__EXERCISE DESCRIPTION__. Copy each line below that includes "saved".

__EXERCISE DATA__.

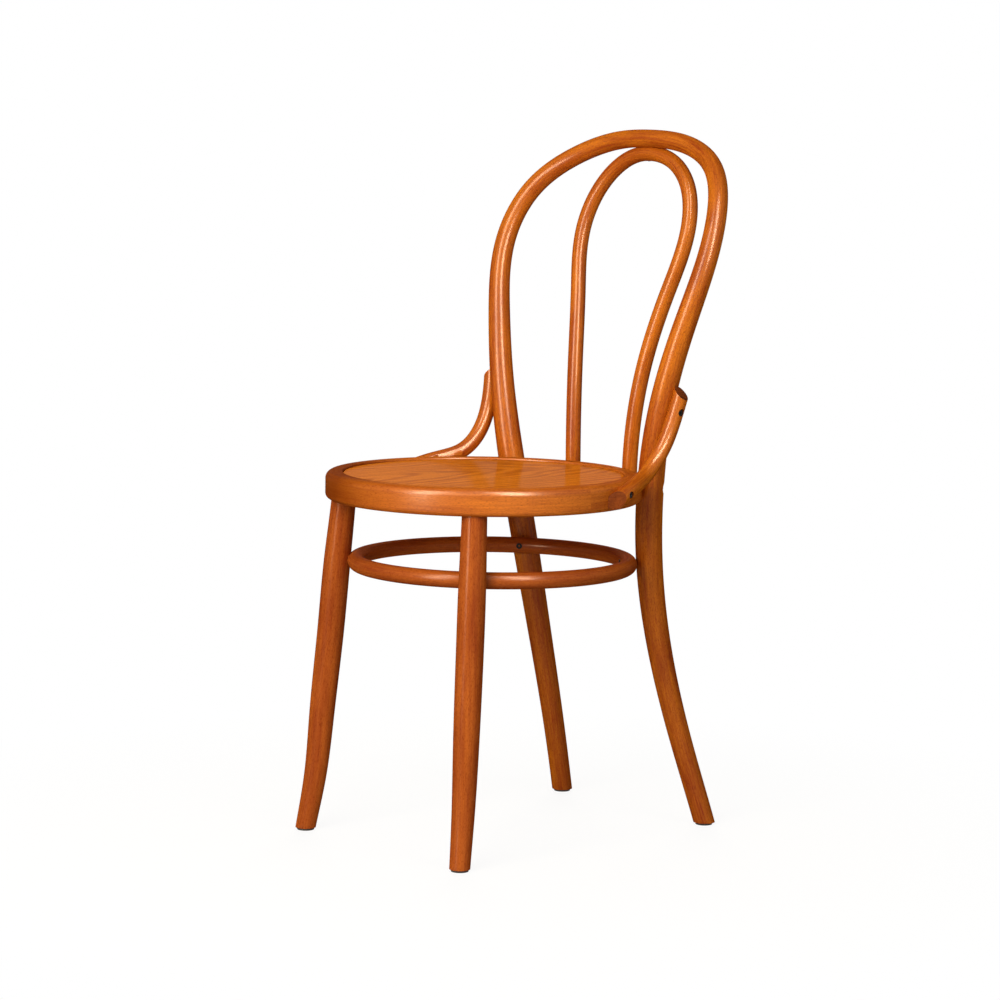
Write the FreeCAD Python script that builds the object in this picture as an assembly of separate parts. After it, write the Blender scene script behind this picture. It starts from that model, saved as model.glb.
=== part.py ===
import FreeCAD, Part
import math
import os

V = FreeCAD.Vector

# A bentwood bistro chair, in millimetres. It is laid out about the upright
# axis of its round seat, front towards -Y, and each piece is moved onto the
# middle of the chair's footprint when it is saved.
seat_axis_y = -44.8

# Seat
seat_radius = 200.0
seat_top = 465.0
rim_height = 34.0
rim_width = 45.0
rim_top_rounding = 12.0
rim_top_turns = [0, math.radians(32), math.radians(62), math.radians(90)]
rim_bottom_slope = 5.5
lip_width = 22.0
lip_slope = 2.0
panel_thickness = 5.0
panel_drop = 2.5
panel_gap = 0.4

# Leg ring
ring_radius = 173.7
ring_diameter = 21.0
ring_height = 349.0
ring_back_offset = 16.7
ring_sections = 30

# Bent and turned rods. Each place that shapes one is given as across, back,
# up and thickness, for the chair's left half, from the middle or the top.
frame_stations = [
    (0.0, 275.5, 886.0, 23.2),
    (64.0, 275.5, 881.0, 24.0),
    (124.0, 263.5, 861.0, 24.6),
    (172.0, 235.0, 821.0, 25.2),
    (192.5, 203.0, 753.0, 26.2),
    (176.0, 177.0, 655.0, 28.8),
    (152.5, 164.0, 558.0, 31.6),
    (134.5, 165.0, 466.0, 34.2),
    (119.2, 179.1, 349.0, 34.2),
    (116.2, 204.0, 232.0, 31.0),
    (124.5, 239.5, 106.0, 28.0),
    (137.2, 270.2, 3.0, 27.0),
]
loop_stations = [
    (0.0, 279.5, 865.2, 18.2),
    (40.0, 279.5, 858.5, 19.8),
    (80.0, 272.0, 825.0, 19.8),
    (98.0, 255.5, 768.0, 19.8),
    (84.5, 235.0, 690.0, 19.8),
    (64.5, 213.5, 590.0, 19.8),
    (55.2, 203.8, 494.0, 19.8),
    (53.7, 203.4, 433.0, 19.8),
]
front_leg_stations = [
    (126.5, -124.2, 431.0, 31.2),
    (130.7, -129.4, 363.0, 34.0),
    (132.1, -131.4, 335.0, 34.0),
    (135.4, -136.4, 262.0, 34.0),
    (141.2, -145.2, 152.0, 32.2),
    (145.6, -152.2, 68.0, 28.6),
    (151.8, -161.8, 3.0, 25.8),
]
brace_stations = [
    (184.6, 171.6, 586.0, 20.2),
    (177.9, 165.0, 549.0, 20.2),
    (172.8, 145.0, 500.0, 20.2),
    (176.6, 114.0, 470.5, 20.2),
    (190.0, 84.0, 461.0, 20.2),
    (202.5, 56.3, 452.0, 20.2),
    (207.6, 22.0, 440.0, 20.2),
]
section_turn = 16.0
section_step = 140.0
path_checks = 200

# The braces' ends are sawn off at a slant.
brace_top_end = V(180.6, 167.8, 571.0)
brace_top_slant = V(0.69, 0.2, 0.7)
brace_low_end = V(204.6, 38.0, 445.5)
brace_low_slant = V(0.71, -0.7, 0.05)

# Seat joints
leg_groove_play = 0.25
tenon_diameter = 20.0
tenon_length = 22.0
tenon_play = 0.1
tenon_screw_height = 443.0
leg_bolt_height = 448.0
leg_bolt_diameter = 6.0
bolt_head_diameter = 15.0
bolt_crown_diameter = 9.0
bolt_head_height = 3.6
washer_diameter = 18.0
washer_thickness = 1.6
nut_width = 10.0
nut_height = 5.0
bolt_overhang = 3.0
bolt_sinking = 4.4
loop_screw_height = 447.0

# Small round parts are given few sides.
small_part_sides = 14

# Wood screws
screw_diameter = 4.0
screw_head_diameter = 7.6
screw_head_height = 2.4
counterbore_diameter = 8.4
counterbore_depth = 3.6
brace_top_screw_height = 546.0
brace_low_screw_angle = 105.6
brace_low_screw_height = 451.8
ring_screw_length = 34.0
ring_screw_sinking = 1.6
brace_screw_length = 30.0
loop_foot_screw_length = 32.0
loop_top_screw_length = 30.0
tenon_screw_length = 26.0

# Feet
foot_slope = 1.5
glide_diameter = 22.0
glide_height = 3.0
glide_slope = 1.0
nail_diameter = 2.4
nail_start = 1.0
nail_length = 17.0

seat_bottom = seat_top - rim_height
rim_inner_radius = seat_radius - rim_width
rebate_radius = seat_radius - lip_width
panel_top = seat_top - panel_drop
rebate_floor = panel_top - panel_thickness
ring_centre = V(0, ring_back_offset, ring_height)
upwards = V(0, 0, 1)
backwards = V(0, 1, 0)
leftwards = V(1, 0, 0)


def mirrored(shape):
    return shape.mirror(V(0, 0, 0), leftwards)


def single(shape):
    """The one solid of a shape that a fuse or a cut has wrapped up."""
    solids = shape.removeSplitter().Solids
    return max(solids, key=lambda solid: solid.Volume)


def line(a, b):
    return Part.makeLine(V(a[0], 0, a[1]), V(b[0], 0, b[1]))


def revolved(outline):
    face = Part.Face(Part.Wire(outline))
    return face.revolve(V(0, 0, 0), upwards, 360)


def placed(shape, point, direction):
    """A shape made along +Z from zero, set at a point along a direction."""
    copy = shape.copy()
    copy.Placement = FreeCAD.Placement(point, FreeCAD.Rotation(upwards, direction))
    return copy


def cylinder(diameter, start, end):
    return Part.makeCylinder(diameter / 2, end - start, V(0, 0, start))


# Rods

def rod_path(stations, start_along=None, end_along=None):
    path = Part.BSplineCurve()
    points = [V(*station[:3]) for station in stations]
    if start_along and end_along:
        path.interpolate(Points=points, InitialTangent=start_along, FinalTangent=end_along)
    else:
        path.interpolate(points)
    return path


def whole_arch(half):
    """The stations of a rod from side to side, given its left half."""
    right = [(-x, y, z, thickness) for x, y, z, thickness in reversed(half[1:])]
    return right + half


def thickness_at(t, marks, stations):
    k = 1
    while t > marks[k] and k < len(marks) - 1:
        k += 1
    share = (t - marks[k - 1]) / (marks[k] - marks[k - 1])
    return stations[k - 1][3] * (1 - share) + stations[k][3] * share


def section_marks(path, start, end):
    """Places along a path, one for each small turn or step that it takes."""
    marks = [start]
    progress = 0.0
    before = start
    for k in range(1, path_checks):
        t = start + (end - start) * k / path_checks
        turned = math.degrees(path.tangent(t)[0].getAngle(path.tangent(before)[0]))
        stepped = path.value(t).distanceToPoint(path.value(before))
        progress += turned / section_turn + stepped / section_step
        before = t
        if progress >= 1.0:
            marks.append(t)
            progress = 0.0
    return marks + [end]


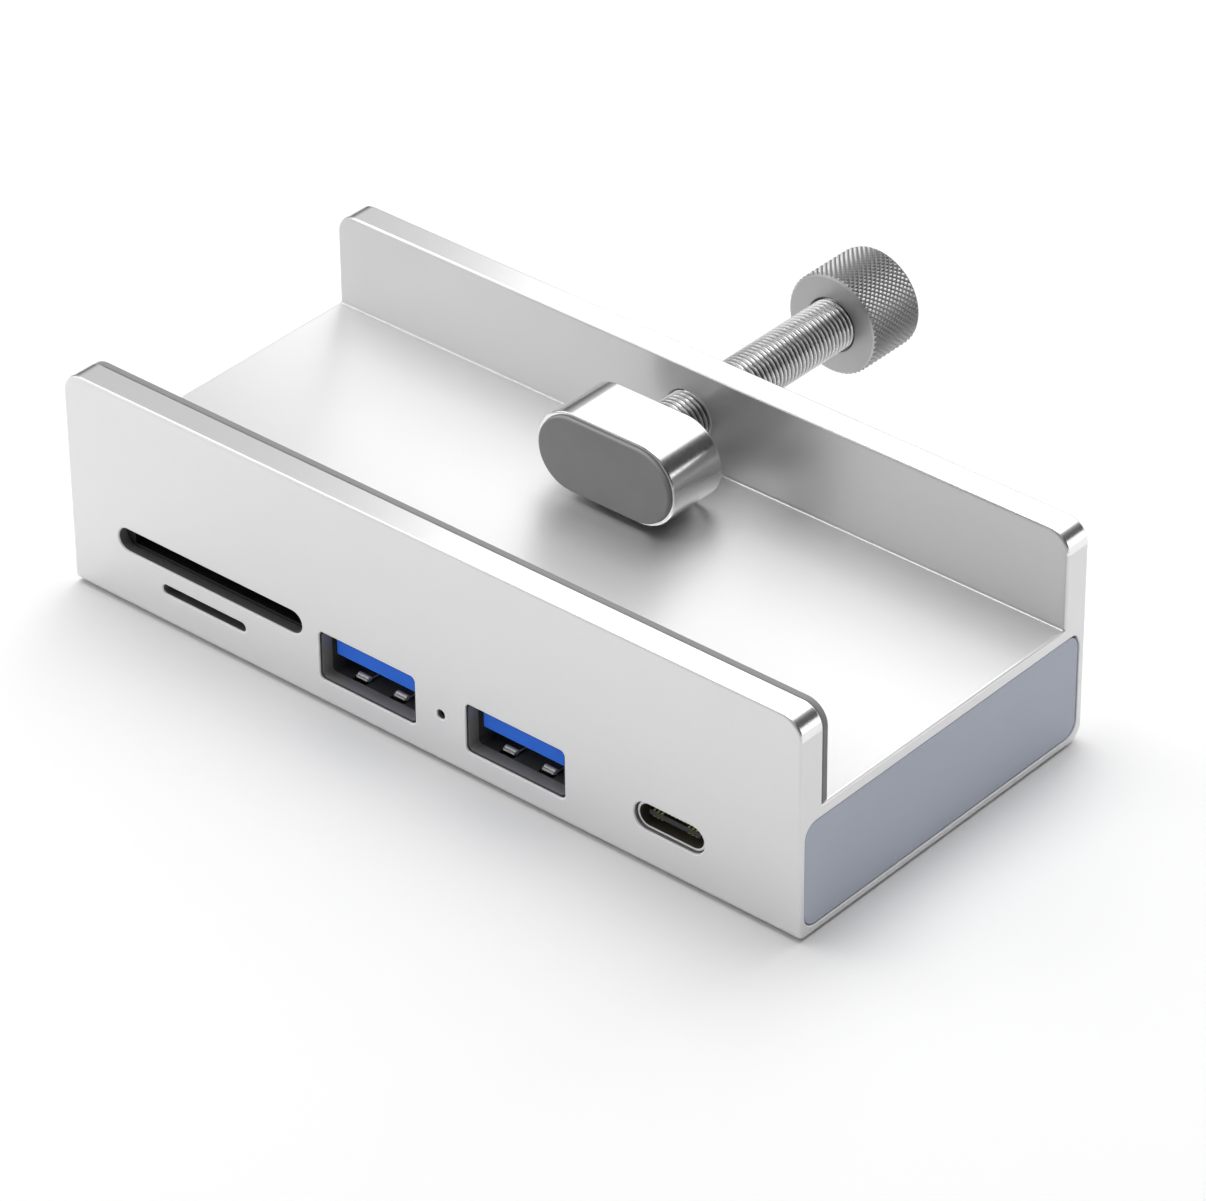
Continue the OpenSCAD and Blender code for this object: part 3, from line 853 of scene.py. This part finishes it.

__CORRECT RESPONSE__.
Write the FreeCAD Python script that builds the object in this picture as an assembly of separate parts. After it, write the Blender scene script behind this picture. It starts from that model, saved as model.glb.
# middle of the chair's footprint when it is saved.